歩道沿いにはブナ、ミズナラの巨木が点在し、カエデ類の潅木が多く見られます。山頂に近づくと、ダケカンバも見られるようになります。途中には八丁坂と命名された登りがありますが、その名ほどきつい坂ではありません。たいした苦労もなく登れるので、途中で諦めず山頂までがんばりましょう。
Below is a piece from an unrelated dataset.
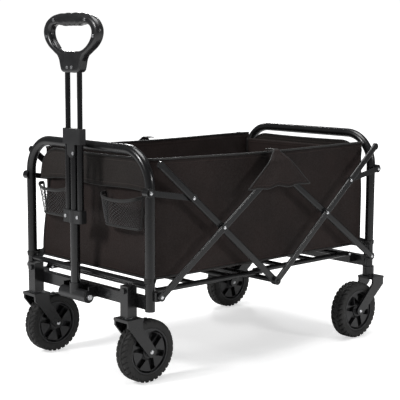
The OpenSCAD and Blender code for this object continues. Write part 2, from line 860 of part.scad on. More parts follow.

山頂にある八溝嶺神社は、日本武尊が東征の折に創建したと伝られ、坂上田村麿呂が宝剣を納め戦勝を祈願したと言われます。また大子町側の山麓にある日輪寺は、弘法大師が十一面観音を彫り本尊として安置したのが始まりとされ、坂東三十三観音第二十一番札所として参詣者が全国から訪れています。八溝山の帰り道には、ぜひ袋田の滝に寄ってください。袋田の滝は高さ120m、幅73mの大きさを誇り、日本三名瀑にも数えられる雄大な滝。4段に分かれて落ちていくところから、別名「四度の滝」とも呼ばれています。滝の近くには名物のアユの塩焼きなど、奥久慈の特産品をそろえたみやげもの屋が並んでいますよ。